Atores africanos em Portugal dizem estar entre a crise e a discriminação
14 de maio de 2013Chega ao fim mais um ensaio. Já falta pouco para a peça de teatro em Luanda. Nas últimas semanas, um grupo de atores africanos ou descendentes tem-se reunido de segunda a sexta-feira na Casa de Angola, em Lisboa, para ensaiar. Os atores, entre os quais Daniel Martinho, Ângelo Torres e Susana Sá, trabalham na peça “Faz Escuro nos Olhos”, sob a batuta do angolano Rogério de Carvalho. A peça vai estar em cena em Luanda no âmbito das celebrações dos 25 anos do Elinga Teatro e do 3º Festival Internacional de Teatro e Artes, que terá lugar entre 16 e 31 de maio.
A ida a Angola no próximo fim de semana é pretexto para trazer a público as barreiras que estes atores enfrentam, sobretudo os africanos ou descendentes que em Portugal procuram espaço para mostrar o seu talento em busca de oportunidades. Daniel Martinho, dos primeiros a desempenhar papéis na televisão e no teatro portugueses, não esconde as dificuldades acrescidas por que passam como atores negros.

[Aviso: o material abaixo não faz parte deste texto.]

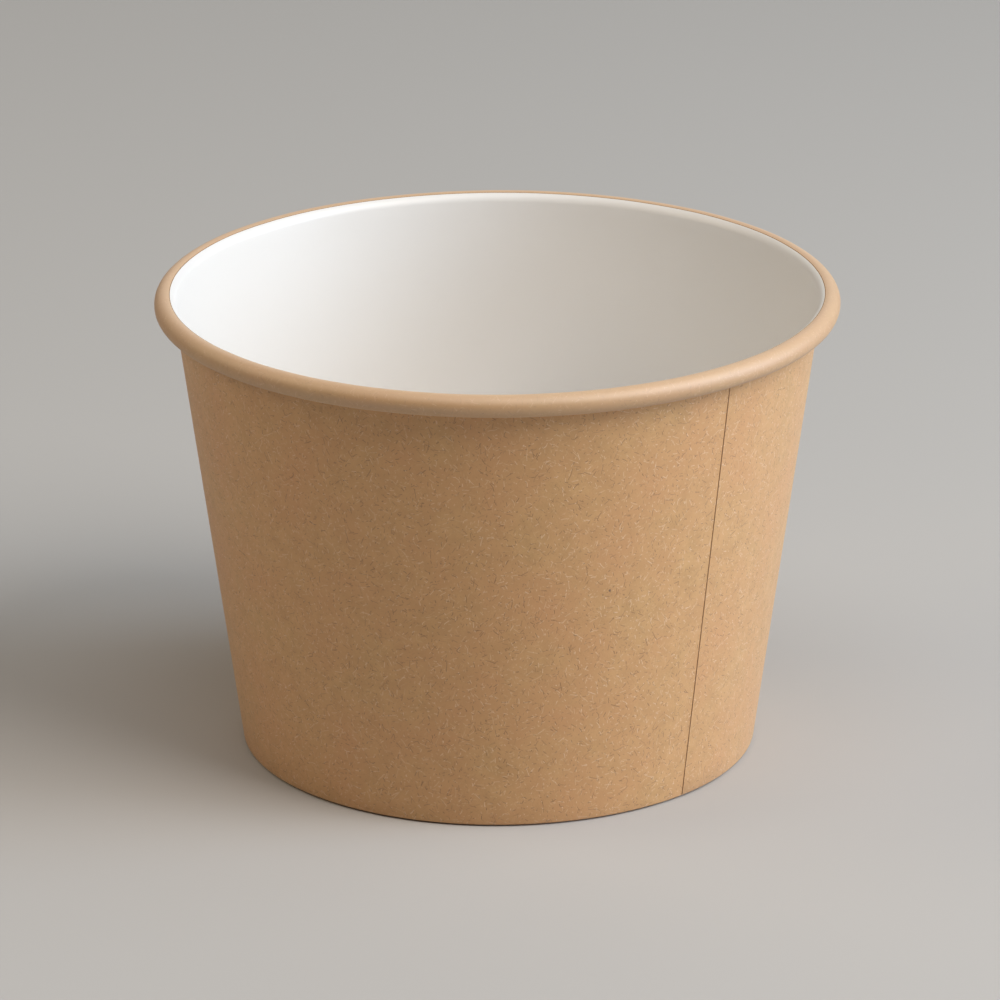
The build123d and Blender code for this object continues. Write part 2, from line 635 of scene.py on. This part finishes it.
def fibre_group() -> bpy.types.NodeTree:
    """Makes the shader group of single fibres, one short stroke to a Voronoi cell.

    Returns:
        The group. Its value runs from -1, a dark fibre, to 1, a pale one, and is 0 beside them.
    """
    least_half, half_spread = 0.15, 0.35
    core_share, edge_share = 0.2, 0.7
    numbers = ("Scale", "Length", "Width", "Curl", "Seed")
    graph, inputs, result = new_effect("paper_fibres", *numbers)
    layer = graph.turned(inputs["Vector"], inputs["Seed"])
    settings = {"Vector": layer, "Scale": inputs["Scale"], "Detail": 1.0}
    bend = graph.add("ShaderNodeTexNoise", settings).outputs["Color"]
    bend = graph.vector_math("SUBTRACT", {0: bend, 1: (0.5, 0.5, 0.5)})
    bend = graph.vector_math("SCALE", {0: bend, "Scale": inputs["Curl"]})
    where = graph.vector_math("ADD", {0: layer, 1: bend})
    settings = {"Vector": where, "Scale": inputs["Scale"]}
    cell = graph.add("ShaderNodeTexVoronoi", settings, voronoi_dimensions="2D").outputs
    pick = graph.add("ShaderNodeSeparateColor", {0: cell["Color"]}).outputs
    local = graph.vector_math("SUBTRACT", {0: where, 1: cell["Position"]})
    stroke = graph.turned(local, graph.math("MULTIPLY", pick[0], FULL_TURN))
    along = graph.add("ShaderNodeSeparateXYZ", {0: stroke}).outputs

    # Distance from the stroke, a line that is a share of the layer's length long
    half_share = graph.math("MULTIPLY_ADD", pick[1], half_spread, least_half)
    half = graph.math("MULTIPLY", inputs["Length"], half_share)
    past = graph.math("SUBTRACT", graph.math("ABSOLUTE", along[0]), half)
    past = graph.math("MAXIMUM", past, 0.0)
    squares = graph.math("ADD", graph.math("POWER", past, 2.0), graph.math("POWER", along[1], 2.0))
    apart = graph.math("SQRT", squares)
    core = graph.math("MULTIPLY", inputs["Width"], core_share)
    edge = graph.math("MULTIPLY", inputs["Width"], edge_share)
    mask = graph.ramp(apart, core, edge, 1.0, 0.0, easing=Easing.SMOOTH)
    tone = graph.math("MULTIPLY_ADD", pick[2], 2.0, -1.0)
    graph.feed(result, graph.math("MULTIPLY", mask, tone))
    return graph.tree


def mottle_group() -> bpy.types.NodeTree:
    """Makes the shader group of soft clouds in the pulp.

    Returns:
        The group, with a value from 0 to 1.
    """
    darkest, palest = 0.3, 0.7
    graph, inputs, result = new_effect("pulp_clouds", "Scale", "Seed")
    settings = {
        "Vector": inputs["Vector"],
        "Scale": inputs["Scale"],
        "W": inputs["Seed"],
        "Detail": 4.0,
        "Roughness": 0.6,
    }
    cloud = graph.add("ShaderNodeTexNoise", settings, noise_dimensions="4D").outputs[0]
    graph.feed(result, graph.ramp(cloud, darkest, palest))
    return graph.tree


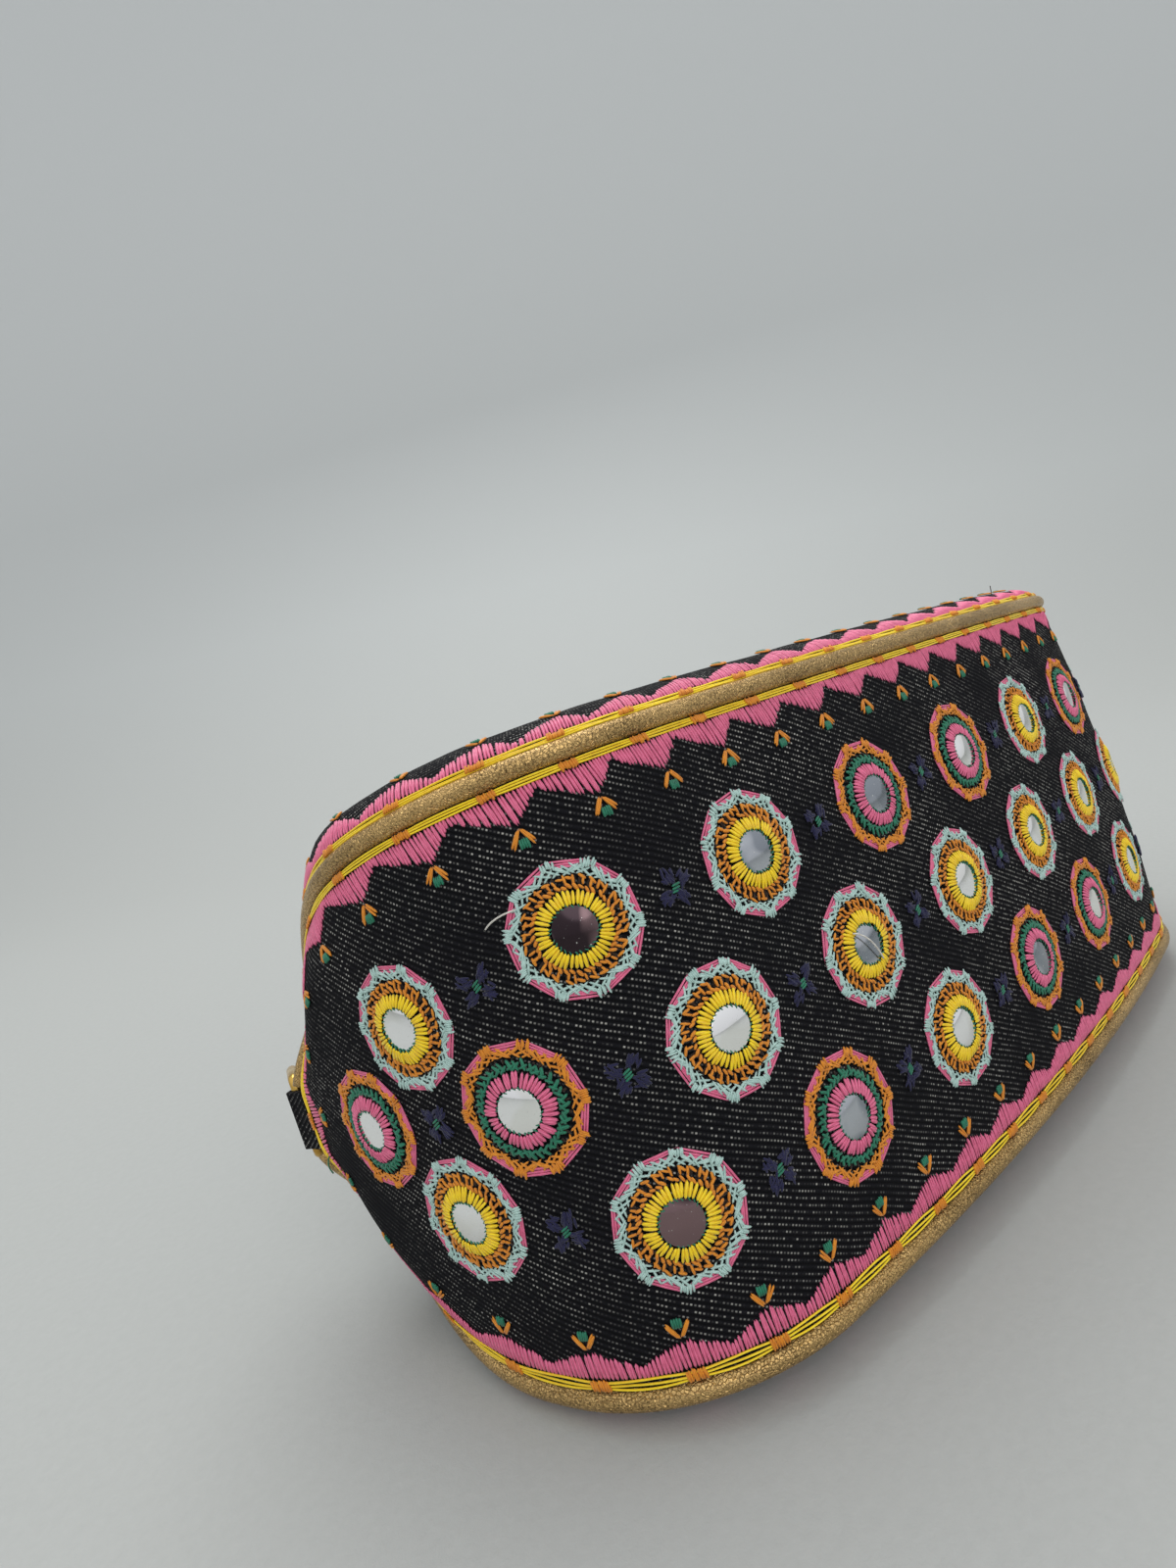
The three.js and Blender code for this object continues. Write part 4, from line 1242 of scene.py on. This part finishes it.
def make_sweep():
    """A paper sweep: the floor curves up gently into a wall, square to the camera's heading."""
    heading = math.radians(CAMERA_TURN[2])
    depth, half_width, radius, height = 0.5, 4.0, 1.3, 3.2
    line = [(-1.6, 0.0), (depth, 0.0)]
    for share in np.linspace(0, 1, 33)[1:]:
        angle = share * math.pi / 2
        line.append((depth + radius * math.sin(angle), radius * (1 - math.cos(angle))))
    line.append((depth + radius, height))
    points = []
    for far, up in line:
        for across in (-half_width, half_width):
            points.append((across * math.cos(heading) - far * math.sin(heading),
                           across * math.sin(heading) + far * math.cos(heading), up))
    faces = [(2 * i, 2 * i + 1, 2 * i + 3, 2 * i + 2) for i in range(len(line) - 1)]
    mesh = bpy.data.meshes.new("paper_sweep")
    mesh.from_pydata(points, [], faces)
    mesh.polygons.foreach_set("use_smooth", np.ones(len(faces), bool))
    mesh.materials.append(paper_finish())
    sweep = new_object("paper_sweep", mesh)


def add_lamp(name, place, target, size, power):
    data = bpy.data.lights.new(name, "AREA")
    data.shape = "DISK"
    data.size = size
    data.energy = power
    lamp = new_object(name, data)
    lamp.location = place
    lamp.rotation_euler = (Vector(place) - Vector(target)).to_track_quat("Z", "Y").to_euler()


def light_studio():
    world = bpy.data.worlds.new("studio")
    bpy.context.scene.world = world
    world.use_nodes = True
    tree = world.node_tree
    sky = tree.nodes["Background"]
    sky.inputs["Color"].default_value = linear(250, 252, 255)
    heading = tree.nodes.new("ShaderNodeTexCoord")
    parts = tree.nodes.new("ShaderNodeSeparateXYZ")
    tree.links.new(heading.outputs["Generated"], parts.inputs[0])
    glow = tree.nodes.new("ShaderNodeMapRange")
    glow.inputs["From Min"].default_value = -0.1
    glow.inputs["From Max"].default_value = 0.8
    glow.inputs["To Min"].default_value = 0.58
    glow.inputs["To Max"].default_value = 0.95
    tree.links.new(parts.outputs[2], glow.inputs["Value"])
    tree.links.new(glow.outputs["Result"], sky.inputs["Strength"])
    add_lamp("overhead_softbox", (0.3, 0.45, 1.15), (0, 0, 0.05), 1.1, 8.5)
    add_lamp("front_fill", (-0.5, -0.9, 0.7), (0, 0, 0.05), 0.9, 3)


def aim_camera():
    data = bpy.data.cameras.new("camera")
    data.sensor_fit = "VERTICAL"
    data.sensor_height = 36
    data.lens = FOCAL_PIXELS / PHOTO_HEIGHT * data.sensor_height
    data.clip_start = 0.01
    camera = new_object("camera", data)
    camera.location = to_row(np.array(CAMERA_PLACE))
    camera.rotation_euler = [math.radians(angle) for angle in CAMERA_TURN]
    bpy.context.scene.camera = camera


make_bag()
make_sweep()
light_studio()
aim_camera()
bpy.context.scene.view_settings.view_transform = "Standard"
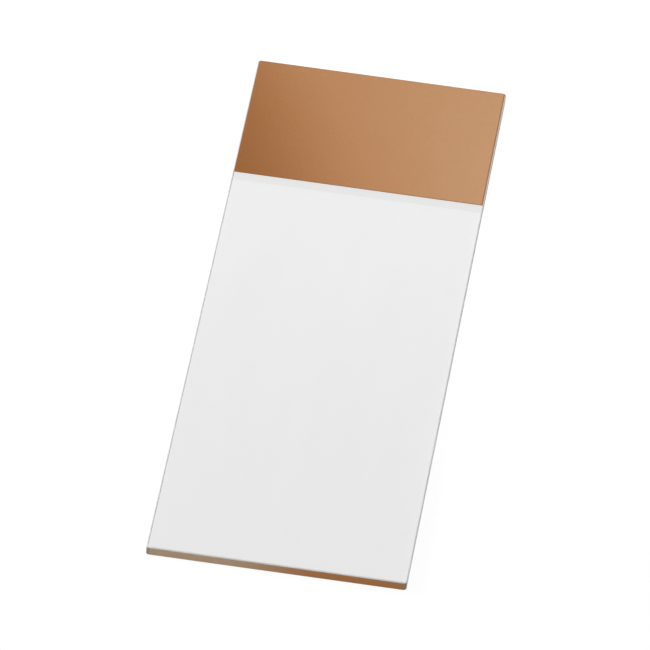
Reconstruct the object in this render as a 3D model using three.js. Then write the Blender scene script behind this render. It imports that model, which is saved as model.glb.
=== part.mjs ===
// Microscope slide with a coloured writing end.
//
// One plate of clear glass with ground edges: a narrow 45 degree arris runs round both polished
// faces and follows the rounded corners. A thin tan coat is cured on the top face at one end, to
// be written on. It stops just short of the arris, and a straight line across the slide parts it
// from the clear glass that carries the specimen.
//
// Millimetres, +Z up. The slide lies flat with its length along Y and the coated end at +Y. The
// origin is the middle of the face that it rests on.

import * as THREE from "three";

// Glass plate
const slideLength = 75;
const slideWidth = 25;
const slideThickness = 1;
const cornerRadius = 0.3; // of the outline, seen from above
const arris = 0.1; // width and height of the ground 45 degree edge

// Coat
const coatLength = 17.9; // from the end of the glass to the coat line
const coatThickness = 0.03;
const coatMargin = 0.04; // bare glass left between the coat and the arris
const coatTaper = 0.04; // how far the edge of the coat slopes in over its thickness

// Facets
const arcSteps = 8; // along each rounded corner

// Places that follow from the sizes above
const endY = slideLength / 2;
const sideX = slideWidth / 2;
const coatLineY = endY - coatLength;
const coatInset = arris + coatMargin;

const glass = new THREE.MeshStandardMaterial({
  name: "clear_glass",
  color: 0xe9edeb,
  roughness: 0.03,
  metalness: 0,
  transparent: true,
  opacity: 0.35,
});

const coat = new THREE.MeshStandardMaterial({
  name: "tan_coat",
  color: 0xb8865a,
  roughness: 0.55,
  metalness: 0,
});

/** Points of a quarter circle, counter-clockwise from the start angle. */
function quarterTurn(centreX, centreY, radius, startAngle) {
  const endAngle = startAngle + Math.PI / 2;
  const curve = new THREE.EllipseCurve(centreX, centreY, radius, radius, startAngle, endAngle);
  return curve.getPoints(arcSteps);
}

/**
 * Rounded rectangle in two arrays, counter-clockwise: its near half, from the left side to the
 * right, and its far half, from the right side to the left. An inset moves every side in by the
 * same amount, and the corners stay concentric.
 */
function roundedHalves({ halfWidth, nearY, farY, radius }, inset) {
  const innerRadius = radius - inset;
  const left = -halfWidth + radius;
  const right = halfWidth - radius;
  const near = nearY + radius;
  const far = farY - radius;
  const nearHalf = [
    ...quarterTurn(left, near, innerRadius, Math.PI),
    ...quarterTurn(right, near, innerRadius, 1.5 * Math.PI),
  ];
  const farHalf = [
    ...quarterTurn(right, far, innerRadius, 0),
    ...quarterTurn(left, far, innerRadius, 0.5 * Math.PI),
  ];
  return [nearHalf, farHalf];
}

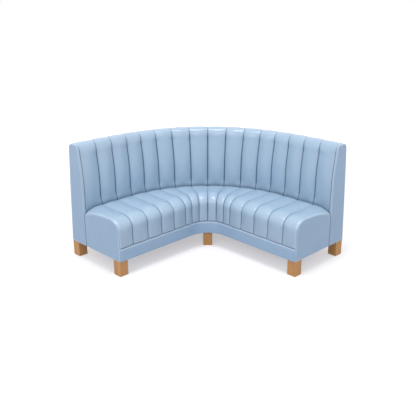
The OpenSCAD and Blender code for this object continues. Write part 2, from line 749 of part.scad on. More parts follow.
back_rib("left");  // back_rib_left_outer
back_curve_rib(inner_curve_angle);  // back_rib_left_inner
back_curve_rib(middle_curve_angle);  // back_rib_left_middle
back_curve_rib(-middle_curve_angle);  // back_rib_right_middle
back_curve_rib(-inner_curve_angle);  // back_rib_right_inner
back_rib("right");  // back_rib_right_outer
foot_oak() at_front_foot("left") foot(hanger_shift);  // foot_front_left
foot_oak() at_centre_front_foot() foot(0);  // foot_front_centre
foot_oak() at_front_foot("right") foot(hanger_shift);  // foot_front_right
foot_oak() at_rear_foot("left") foot(0);  // foot_rear_left
foot_oak() at_centre_rear_foot() foot(0);  // foot_rear_centre
foot_oak() at_rear_foot("right") foot(0);  // foot_rear_right
foot_glides();
foot_bolts();
foot_tee_nuts();
joining_bolts();
joining_washers();
joining_nuts();
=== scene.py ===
"""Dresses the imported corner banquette: fluted vinyl pads, plain covers, oak feet and a studio.

The bench's covers follow two curves in plan, the back curve and the seat front's curve. The
classes below repeat those curves in metres, and most covers are made from rings set across them.
"""

import logging
import math
from dataclasses import dataclass, field
from enum import Enum
from typing import Callable, Sequence, Union

import bmesh
import bpy
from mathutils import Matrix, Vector, noise


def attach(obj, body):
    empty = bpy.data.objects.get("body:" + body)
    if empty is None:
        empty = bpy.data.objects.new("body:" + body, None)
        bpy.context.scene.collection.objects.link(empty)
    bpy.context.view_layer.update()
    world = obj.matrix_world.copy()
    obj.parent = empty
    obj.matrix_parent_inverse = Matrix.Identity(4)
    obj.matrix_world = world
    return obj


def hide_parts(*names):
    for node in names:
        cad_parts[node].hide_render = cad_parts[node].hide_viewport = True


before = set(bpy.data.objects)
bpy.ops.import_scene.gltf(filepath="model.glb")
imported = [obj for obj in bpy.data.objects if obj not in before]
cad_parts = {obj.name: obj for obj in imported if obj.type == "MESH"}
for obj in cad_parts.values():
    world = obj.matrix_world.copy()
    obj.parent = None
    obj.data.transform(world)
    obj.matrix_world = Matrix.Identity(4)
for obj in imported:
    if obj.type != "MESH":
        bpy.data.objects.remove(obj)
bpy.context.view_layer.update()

log = logging.getLogger("banquette")

Ring = list[Vector]
Row = list[tuple[float, float, float, float, float]]
Value = Union[bpy.types.NodeSocket, float, tuple]


class Side(Enum):
    """The two arms of the bench, by the sign of X."""

    LEFT = -1
    RIGHT = 1

    @property
    def word(self) -> str:
        """The side's name in the names of pieces."""
        return self.name.lower()


# ---------------------------------------------------------------- small helpers


def lerp(a: float, b: float, share: float) -> float:
    """The value between a and b at a share of the way."""
    return a + (b - a) * share


def clamp(share: float) -> float:
    """The share, kept between 0 and 1."""
    return min(1.0, max(0.0, share))


def eased(share: float) -> float:
    """The share, starting and ending gently."""
    return share * share * (3 - 2 * share)


def quarter_fall(share: float, flat: float = 1.0) -> float:
    """How far a quarter circle of radius 1 has fallen at a share of its way."""
    return 1 - math.sqrt(max(0.0, 1 - share * share * flat))


def lifted(z: float) -> Vector:
    """The way from the floor up to height z."""
    return Vector((0.0, 0.0, z))


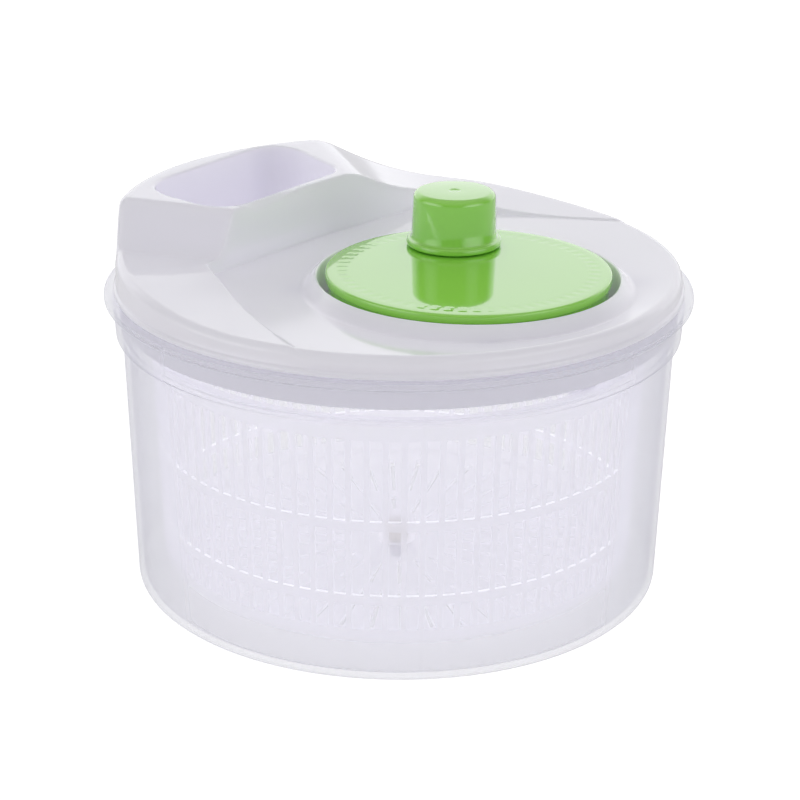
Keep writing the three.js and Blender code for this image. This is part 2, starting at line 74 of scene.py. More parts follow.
BOWL_RIM = BOWL_HIGH.x
BOWL_COLLAR = BOWL_RIM - 4
BOWL_WALL = BOWL_RIM - 7.2
BOWL_FOOT = BOWL_RIM - 10.7
BOWL_STEP = BOWL_HIGH.z - 18.5
BOSS_FOOT, BOSS_RADIUS, BOSS_TOP, BOSS_FLOOR, BOSS_BORE = 9, 7, 8.5, 3.6, 2.8

BASKET_RIM = BASKET_HIGH.x
BASKET_TOP = BASKET_RIM - 5
BASKET_FOOT = BASKET_RIM - 8.4
BASKET_WALL = 1.8
BASKET_STEPS = 264  # facets round the wall
SLOT_PITCH = 3  # facets from one slot to the next
SLOT_ROWS = ((18, 28.6), (32.6, 60.8), (64.8, 99))
FLOOR_SLOTS = ((24, 46, 12, 2), (52, 88, 6, 1))  # inner and outer radius, pitch and width in facets
HUB_BORE, HUB_RADIUS, HUB_TOP = 5.3, 8.2, 22.4
RIB_FOOT, RIB_DEPTH, RIB_WIDTH, RIB_SPREAD, RIB_ARMS = 96, 6, 3, 8.5, 3

LID_RADIUS = 117.3
LID_BEAD = 118.3
BEAD_TOP = 131.6
LID_BOTTOM = 129.2
PLUG = 115.3
PLUG_INNER = 113.1
PLUG_BOTTOM = 116.5
LID_STEPS = 720
COLLAR_BORE = 61.3
COLLAR_CREST = 62.5
COLLAR_FOOT = 67.3
COLLAR_TOP = 140.4
COLLAR_BOTTOM = 126.4

DISC_RADIUS = 58.2
DISC_TOP = 142.6
DISC_UNDER = 138.8
DISC_STEPS = 720
SINK_INNER, SINK_OUTER, SINK_DEPTH, TEETH = 48.5, 54, 0.06, 60
RING_OUTER, RING_INNER, RING_BOTTOM = 57.2, 55, 130.6
DISC_HUB, DISC_HUB_BOTTOM = 9, 134.9
STUB_RADIUS, STUB_BOTTOM, STUB_PILOT, STUB_PILOT_TOP = 4.5, 123.3, 1.8, 134
POST_RADIUS, POST_BORE, POST_HOLE, POST_SHELF, POST_TOP = 8, 5.2, 2.1, 148.5, 151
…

"Nós tínhamos acabado de fazer [a adaptação para televisão do livro] 'Equador' e demos conta que muitos de nós, ou a maior parte dos atores negros, estavam desempregados. Acontece porém que, mesmo nesta condição, com trabalho feito, é difícil colocar os espetáculos em salas."
Em Portugal, as respostas que Daniel recebe também o desmotivam.
"Uma das vezes que estava no Teatro Nacional a fazer uma peça com um colega, que na altura fazia direção de atores num canal televisivo, perguntei-lhe se ele não podia arranjar lá um emprego para a malta. E ele disse-me: 'Estás a ver aquele papel naquela novela? Eu propus-te. Mas perguntaram-me se não havia outro ator para o fazer", exemplifica o ator.
Apenas são chamados quando há um papel para atores negros, lamenta Daniel, que critica este preconceito ainda existente na sociedade portuguesa. Há colegas pouco conhecidos à procura de uma oportunidade. Outros desistiram.
País miscigenado
Susana Sá, atriz portuguesa que integra a caravana a Luanda, só se apercebeu desta realidade e começou a refletir sobre ela depois de trabalhar com o grupo.
"É lamentável, porque Lisboa é uma cidade mestiça. Mas, mais que isso, o mundo é mestiço. A multiculturalidade é um fenómeno ao qual não se pode fugir", diz Susana Sá.
Em 2009, os atores e encenadores africanos decidiram criar a GRIOT, uma associação multicultural de criação de conteúdos, com o objetivo de ajudar a conquistar um lugar neste país que consideram ser também ele miscigenado.
Cortes na Cultura
Foi na GRIOT que o angolano Matamba Joaquim se sentiu apoiado: "A associação serve um pouco como suporte. Procuramos não ser efémeros."
Criaram ideias e projetos e continuam a bater às portas do mecenato. Mas, em tempo de crise e de cortes na Cultura, que também afetam colegas portugueses, falta o suporte financeiro. Para o são-tomense Ângelo Torres, o problema está na mentalidade "estrutural".
"Portugal não apoia os seus artistas. E muito menos apoiará quando olha para eles e diz 'estes não são nossos artistas', como já ouvimos por portas e travessas. Direta ou indiretamente, fazem-nos sentir isso", conta.
Apesar do caminho ser difícil, estes atores não cruzam os braços. Além de “Faz Escuro nos Olhos”, têm em vista outras produções, uma delas para o próximo ano de um ator sul-africano. O grupo olha para todos os outros países de fala portuguesa como mercados alternativos potenciais.